On May 25th, the World Health Organization (WHO) approved a resolution that represented a major win for transgender rights: what is known as “gender identity disorder” has been removed from the International Classification of Diseases (ICD-11) and re-classified as “gender incongruence.” What this resolution means is that it has been finally recognized that being transgender is not a mental health condition.
Gender incongruence can be described as a feeling of anguish when an individual’s identity conflicts with the sex they were assigned at birth.
According to Lale Say, Coordinator of WHO’s Department of Reproductive Health and Research, the reclassification will “reduce the stigma” while ensuring “access to necessary health interventions.” Indeed, discrimination is a major barrier to accessing prevention services, HIV testing, treatment and care for transgender people.
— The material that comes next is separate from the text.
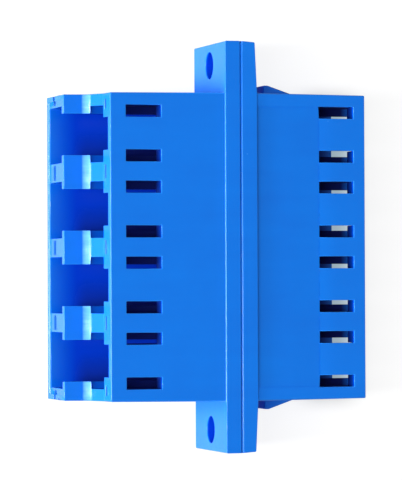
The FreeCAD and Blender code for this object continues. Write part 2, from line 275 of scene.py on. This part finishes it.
class MouldSkin(Effect):
    """The cloudiness, the fine grain and the few specks of dust on moulded plastic."""

    flow_stretch: Triple = (1.0, 0.12, 1.0)
    flow_scale: float = 900.0
    gloss_share: float = 0.5
    speck_scale: float = 300.0
    speck_rim: Span = (0.008, 0.022)
    speck_choice: float = 0.55

    def __init__(self) -> None:
        """Build the group: tone, gloss and height vary over it, and specks lie on it."""
        super().__init__("mould_skin")
        self.takes("Vector", Socket.VECTOR)
        self.takes("Cloud scale", Socket.VALUE, 220.0)
        self.takes("Grain scale", Socket.VALUE, 5200.0)
        self.takes("Streak", Socket.VALUE, 0.35)
        given = self.start.outputs
        cloud = self.noise(given["Vector"], given["Cloud scale"], detail=3.0, roughness=0.55)
        grain = self.noise(given["Vector"], given["Grain scale"], detail=2.0, roughness=0.6)
        drawn = self.add("ShaderNodeMapping", {
            "Vector": given["Vector"], "Scale": self.flow_stretch}).outputs[0]
        flow = self.noise(drawn, self.flow_scale, detail=2.0, roughness=0.5)
        self.gives("Tone", Socket.VALUE, self.blend(given["Streak"], cloud, flow))
        self.gives("Gloss", Socket.VALUE, self.blend(self.gloss_share, cloud, grain))
        self.gives("Height", Socket.VALUE, grain)
        self.gives("Speck", Socket.VALUE, self.specks())

    def noise(self, vector: bpy.types.NodeSocket, scale: Feed, detail: float,
              roughness: float) -> bpy.types.NodeSocket:
        """Lay a noise pattern.

        Args:
            vector: Where it is read.
            scale: How fine it is.
            detail: How many finer layers it has.
            roughness: How strong the finer layers are.

        Returns:
            Its value.
        """
        return self.add("ShaderNodeTexNoise", {
            "Vector": vector, "Scale": scale, "Detail": detail,
            "Roughness": roughness}).outputs["Fac"]

    def specks(self) -> bpy.types.NodeSocket:
        """Small round specks, in some of the cells of a loose pattern.

        Returns:
            Their mask.
        """
        cell = self.add("ShaderNodeTexVoronoi", {
            "Vector": self.start.outputs["Vector"], "Scale": self.speck_scale})
        round_speck = self.ramp(cell.outputs["Distance"], self.speck_rim, 1.0, 0.0)
        chance = self.add("ShaderNodeSeparateColor", {0: cell.outputs["Color"]})
        chosen = self.math("GREATER_THAN", chance.outputs["Red"], self.speck_choice)
        return self.product(round_speck, chosen)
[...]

According to a poll conducted by NPR, the Robert Wood Johnson Foundation, and the Harvard T.H. Chan School of Public Health, in the US “nearly a quarter [of transgender people] say they have avoided doctors or health care out of concern they would be discriminated against (22%), and 31% say they have no regular doctor or form of health care.” In many countries, the number of transgender people not seeking care or being denied care is higher.
The UN experts welcomed the “major breakthrough” and called on States to follow the WHO’s lead, to review their medical classifications and take strong proactive measures to de-stigmatize gender non-conforming people. As they observed, denying the existence of diversity or lifestyle choices “leads to violence, including so-called ‘corrective rape’ and ‘conversion therapy’, and to forced, coercive and otherwise involuntary treatments and procedures to ‘normalise’ sexual attraction or human bodies”. Indeed, according to Human Rights Campaign, 26 transgender people were killed because of their gender identity in 2018. In other instances, people’s transgender status put them at risk in other ways, such as forcing them into unemployment, poverty, homelessness and/or slavery.
“It is time for the world to recognize and celebrate the rich diversity of human nature,” the UN experts concluded. We can hope that many country leaders will echo this statement and promote an all-gender inclusive society.